La sociedad mexicana desprecia a los policías y en general a todos los agentes de la ley. Nadie podría cuestionar que es un desdén ganado a pulso, con mención honorífica, que muchísimas veces se convierte en temor. Sin embargo, para que la policía realmente cumpla sus funciones ha de ser respetada, obedecida y si se puede, admirada, querida. Los malos salarios son la mejor expresión aunque no la única de la poca importancia que históricamente se ha dado a los policías mexicanos, contrariamente a lo que ocurre en la mayor parte del mundo.

En México, el de policía es un empleo residual. Pocos lo hacen por vocación; en general ingresan a las corporaciones porque no pudieron conseguir ocupación mejor, porque fracasaron en otros oficios o bien porque están pensando en “pasar a mejor vida” con un poco o un mucho de las “prestaciones” y “estímulos” extra laborales propios de su chamba. Conseguir que el de policía sea un empleo de excelencia, que reclute a las mejores personas, de conducta ejemplar y capacidades ad hoc, con reconocimiento social, que prestigie, parece el primer gran reto del gobierno y la sociedad.
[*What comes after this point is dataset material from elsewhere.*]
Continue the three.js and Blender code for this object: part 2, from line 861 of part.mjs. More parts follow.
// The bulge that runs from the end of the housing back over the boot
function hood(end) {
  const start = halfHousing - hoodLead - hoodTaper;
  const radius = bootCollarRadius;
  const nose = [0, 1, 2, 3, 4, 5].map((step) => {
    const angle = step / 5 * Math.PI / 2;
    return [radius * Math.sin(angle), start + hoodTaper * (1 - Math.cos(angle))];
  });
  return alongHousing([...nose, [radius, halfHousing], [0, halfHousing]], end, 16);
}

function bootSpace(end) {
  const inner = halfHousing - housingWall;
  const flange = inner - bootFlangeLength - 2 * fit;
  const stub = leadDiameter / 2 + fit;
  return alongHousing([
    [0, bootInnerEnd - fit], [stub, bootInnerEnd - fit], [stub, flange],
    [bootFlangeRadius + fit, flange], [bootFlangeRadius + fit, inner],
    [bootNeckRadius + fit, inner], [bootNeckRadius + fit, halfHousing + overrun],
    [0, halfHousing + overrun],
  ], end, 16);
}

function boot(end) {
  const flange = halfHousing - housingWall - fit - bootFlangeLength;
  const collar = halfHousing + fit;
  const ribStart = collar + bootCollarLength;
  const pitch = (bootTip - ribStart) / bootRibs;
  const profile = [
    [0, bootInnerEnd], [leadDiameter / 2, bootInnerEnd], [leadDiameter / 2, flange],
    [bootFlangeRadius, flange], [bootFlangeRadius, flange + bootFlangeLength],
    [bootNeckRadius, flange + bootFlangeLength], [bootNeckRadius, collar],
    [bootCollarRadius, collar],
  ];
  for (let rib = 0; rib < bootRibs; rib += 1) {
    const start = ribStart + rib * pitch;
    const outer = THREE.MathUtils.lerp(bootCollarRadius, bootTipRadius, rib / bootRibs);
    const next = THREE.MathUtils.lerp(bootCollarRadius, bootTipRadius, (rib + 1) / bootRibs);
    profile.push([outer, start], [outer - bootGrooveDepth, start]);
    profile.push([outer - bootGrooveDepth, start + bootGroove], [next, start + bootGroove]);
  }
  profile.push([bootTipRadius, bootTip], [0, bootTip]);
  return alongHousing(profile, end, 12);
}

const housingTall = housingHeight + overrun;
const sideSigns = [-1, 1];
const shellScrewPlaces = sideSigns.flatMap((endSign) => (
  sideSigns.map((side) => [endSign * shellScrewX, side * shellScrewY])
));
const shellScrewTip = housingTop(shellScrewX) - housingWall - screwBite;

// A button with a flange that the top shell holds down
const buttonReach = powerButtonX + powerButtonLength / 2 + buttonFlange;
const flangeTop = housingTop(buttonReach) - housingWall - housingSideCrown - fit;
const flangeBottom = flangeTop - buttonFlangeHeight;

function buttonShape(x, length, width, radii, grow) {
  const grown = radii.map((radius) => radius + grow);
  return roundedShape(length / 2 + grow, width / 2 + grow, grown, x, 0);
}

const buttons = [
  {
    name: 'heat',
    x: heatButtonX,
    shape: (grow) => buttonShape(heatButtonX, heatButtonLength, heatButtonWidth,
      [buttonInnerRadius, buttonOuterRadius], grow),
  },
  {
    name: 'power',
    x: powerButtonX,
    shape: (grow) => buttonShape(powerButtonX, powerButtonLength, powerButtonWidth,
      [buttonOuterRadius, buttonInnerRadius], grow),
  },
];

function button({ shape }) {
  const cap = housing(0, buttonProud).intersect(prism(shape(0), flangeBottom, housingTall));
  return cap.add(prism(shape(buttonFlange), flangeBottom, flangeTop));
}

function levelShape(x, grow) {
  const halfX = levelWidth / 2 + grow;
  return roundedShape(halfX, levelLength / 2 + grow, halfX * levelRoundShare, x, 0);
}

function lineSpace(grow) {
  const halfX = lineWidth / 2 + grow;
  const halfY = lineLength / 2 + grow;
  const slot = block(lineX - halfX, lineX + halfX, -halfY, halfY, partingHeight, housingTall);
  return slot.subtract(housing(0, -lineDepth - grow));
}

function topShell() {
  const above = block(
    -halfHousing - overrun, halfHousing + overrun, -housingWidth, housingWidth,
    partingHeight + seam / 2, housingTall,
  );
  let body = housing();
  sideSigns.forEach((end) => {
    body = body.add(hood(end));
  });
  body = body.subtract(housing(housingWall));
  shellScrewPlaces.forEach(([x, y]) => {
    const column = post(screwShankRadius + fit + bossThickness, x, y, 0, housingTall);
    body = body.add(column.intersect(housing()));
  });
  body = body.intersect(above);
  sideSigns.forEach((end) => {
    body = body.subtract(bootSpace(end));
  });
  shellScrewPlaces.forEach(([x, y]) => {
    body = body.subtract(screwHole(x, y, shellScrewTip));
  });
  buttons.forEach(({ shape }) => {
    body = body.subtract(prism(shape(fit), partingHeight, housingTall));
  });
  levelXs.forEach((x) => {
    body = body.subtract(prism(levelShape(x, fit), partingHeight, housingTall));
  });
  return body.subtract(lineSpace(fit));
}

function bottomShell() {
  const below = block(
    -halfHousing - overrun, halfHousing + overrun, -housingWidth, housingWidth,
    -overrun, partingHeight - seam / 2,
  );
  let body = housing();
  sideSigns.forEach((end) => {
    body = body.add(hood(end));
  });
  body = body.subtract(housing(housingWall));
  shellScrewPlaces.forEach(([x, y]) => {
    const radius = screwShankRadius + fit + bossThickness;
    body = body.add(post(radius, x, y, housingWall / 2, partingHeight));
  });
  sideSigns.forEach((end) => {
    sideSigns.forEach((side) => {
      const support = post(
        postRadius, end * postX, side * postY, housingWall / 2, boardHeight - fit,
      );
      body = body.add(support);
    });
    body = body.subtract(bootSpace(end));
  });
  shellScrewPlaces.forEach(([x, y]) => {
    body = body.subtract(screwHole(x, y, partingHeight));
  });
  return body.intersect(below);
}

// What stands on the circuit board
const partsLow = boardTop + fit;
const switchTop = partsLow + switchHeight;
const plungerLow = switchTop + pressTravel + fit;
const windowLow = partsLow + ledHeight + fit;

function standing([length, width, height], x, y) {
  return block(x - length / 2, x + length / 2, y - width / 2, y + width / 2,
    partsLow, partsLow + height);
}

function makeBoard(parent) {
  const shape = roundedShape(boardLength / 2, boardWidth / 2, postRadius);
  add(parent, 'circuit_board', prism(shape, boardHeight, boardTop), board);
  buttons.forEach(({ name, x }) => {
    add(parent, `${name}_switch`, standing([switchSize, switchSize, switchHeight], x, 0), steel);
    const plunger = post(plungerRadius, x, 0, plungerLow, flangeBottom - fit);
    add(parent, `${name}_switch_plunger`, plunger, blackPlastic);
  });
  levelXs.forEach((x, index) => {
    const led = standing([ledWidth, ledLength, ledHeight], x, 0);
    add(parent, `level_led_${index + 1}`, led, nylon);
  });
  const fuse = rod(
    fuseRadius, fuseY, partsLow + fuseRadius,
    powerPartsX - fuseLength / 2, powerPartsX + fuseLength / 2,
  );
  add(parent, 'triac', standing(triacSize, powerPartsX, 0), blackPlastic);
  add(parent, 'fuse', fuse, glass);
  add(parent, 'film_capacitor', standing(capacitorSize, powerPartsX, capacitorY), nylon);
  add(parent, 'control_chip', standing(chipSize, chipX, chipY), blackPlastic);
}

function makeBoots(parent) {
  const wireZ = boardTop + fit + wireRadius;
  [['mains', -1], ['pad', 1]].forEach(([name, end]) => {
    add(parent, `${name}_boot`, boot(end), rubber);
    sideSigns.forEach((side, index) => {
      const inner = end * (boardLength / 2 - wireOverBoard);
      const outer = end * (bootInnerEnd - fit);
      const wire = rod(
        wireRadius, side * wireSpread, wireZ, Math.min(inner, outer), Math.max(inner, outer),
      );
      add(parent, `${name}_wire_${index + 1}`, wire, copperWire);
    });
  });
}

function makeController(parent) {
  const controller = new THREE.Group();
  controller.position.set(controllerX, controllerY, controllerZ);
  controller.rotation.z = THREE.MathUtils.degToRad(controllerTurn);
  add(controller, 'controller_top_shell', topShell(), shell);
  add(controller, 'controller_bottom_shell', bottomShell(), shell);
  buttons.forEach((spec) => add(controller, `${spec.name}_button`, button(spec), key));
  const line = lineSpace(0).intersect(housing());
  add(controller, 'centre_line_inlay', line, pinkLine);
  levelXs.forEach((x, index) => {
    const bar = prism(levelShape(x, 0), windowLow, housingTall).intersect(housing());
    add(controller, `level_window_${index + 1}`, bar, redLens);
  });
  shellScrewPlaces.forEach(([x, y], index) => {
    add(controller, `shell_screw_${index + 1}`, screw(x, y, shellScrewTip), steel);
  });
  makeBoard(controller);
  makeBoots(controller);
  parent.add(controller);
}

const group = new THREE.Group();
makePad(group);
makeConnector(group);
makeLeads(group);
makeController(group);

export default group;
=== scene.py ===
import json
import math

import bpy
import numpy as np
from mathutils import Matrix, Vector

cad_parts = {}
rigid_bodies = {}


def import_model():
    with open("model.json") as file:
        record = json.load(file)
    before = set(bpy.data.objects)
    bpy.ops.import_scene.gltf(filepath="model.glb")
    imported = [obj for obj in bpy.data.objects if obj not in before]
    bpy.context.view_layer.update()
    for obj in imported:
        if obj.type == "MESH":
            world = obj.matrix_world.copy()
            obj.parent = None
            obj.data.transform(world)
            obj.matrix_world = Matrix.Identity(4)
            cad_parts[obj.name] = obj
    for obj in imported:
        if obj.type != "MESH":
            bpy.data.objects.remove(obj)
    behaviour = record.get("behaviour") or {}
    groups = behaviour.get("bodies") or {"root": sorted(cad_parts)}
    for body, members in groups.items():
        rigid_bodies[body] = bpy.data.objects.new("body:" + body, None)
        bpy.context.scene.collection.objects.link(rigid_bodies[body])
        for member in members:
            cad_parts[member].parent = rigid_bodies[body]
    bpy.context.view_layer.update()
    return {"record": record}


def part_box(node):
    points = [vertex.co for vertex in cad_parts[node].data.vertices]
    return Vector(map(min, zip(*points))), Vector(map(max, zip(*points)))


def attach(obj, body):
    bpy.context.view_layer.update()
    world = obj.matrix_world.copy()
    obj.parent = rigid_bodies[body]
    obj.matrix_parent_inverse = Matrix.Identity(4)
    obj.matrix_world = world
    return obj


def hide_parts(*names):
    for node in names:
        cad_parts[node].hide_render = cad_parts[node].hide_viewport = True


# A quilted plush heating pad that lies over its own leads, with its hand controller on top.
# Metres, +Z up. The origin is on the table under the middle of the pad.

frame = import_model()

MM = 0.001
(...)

Suele ocurrir que, en general, los mexicanos evaluamos a los policías por su nivel de permisividad y tolerancia cuando se trata de aplicarnos la ley a nosotros y por su firmeza o la falta de ésta, cuando se debe castigar al de enfrente. No hay mejor sentencia que la de “hágase la voluntad de Dios… en los bueyes de mi Compadre” para describir a una sociedad cuyos integrantes reaccionamos con ira en lugar de aceptar nuestra responsabilidad y asumir con madurez las consecuencias de nuestros actos. Aún cuando la policía está actuando correctamente, nos enojamos y solemos ponernos “de parte del débil” aunque se trate de un delincuente contumaz que, a la hora de la hora, sabe dónde y cómo chillar, pero si la víctima somos nosotros, entonces esperamos pena de muerte exprés por la falta más insignificante.

¿Mejores “polis”? Sí, por supuesto. Pero también mejores ciudadanos.